Books are a common trouble spot. If you read before bed, keep one current book on the nightstand, not a stack of five. If you like options, store the extras on a nearby shelf or in a basket. The same goes for personal care items. Keep the one you are using now, not every version you own.

Match the setup to your sleep routine

The best answer to how to organize nightstand essentials is not one universal layout. It depends on how you use your bedroom.

If your bedtime routine is focused on winding down, you may want a calm, minimal top with a lamp, water, and one soothing item. If you manage dryness, allergies, or frequent wake-ups, practical access may matter more, so tissues, lip balm, water, and a humidifier remote might all deserve a spot. If you share a bed, symmetry can help the room look balanced, but your actual essentials do not have to match your partner's.

Small bedrooms need a little more editing. If your nightstand has almost no storage, use vertical space, a slim drawer organizer, or even a small bedside caddy. Larger nightstands can hold more, but that does not mean they should. Extra surface area often attracts extra clutter.

A simple reset that keeps working

If you want your nightstand to stay organized, keep the system almost boring. Store daily essentials on top, backup items in the drawer, and everything else somewhere else. That is usually enough.

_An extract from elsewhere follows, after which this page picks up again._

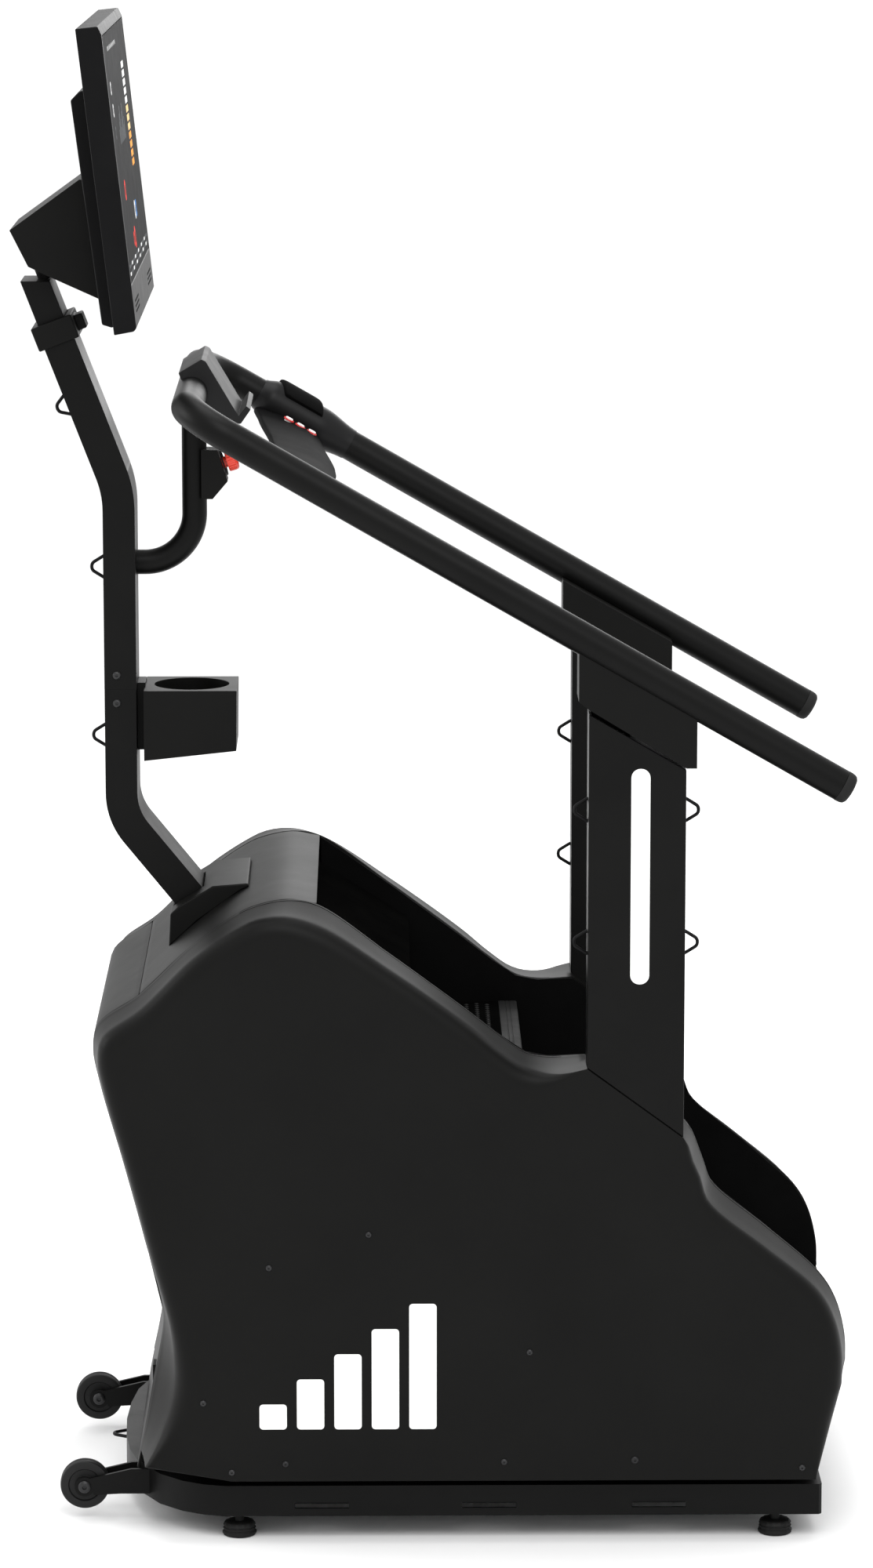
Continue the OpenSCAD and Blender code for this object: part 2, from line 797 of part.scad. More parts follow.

You do not need a complicated method or a picture-perfect arrangement. You need a setup that feels easy at the end of a long day and still makes sense when you are half-awake in the morning. When your nightstand supports rest instead of adding visual noise, the whole bedroom feels a little softer, cleaner, and easier to live in.

Sometimes the most comforting home upgrade is also the simplest one: giving the small things a place so your mind can settle down too.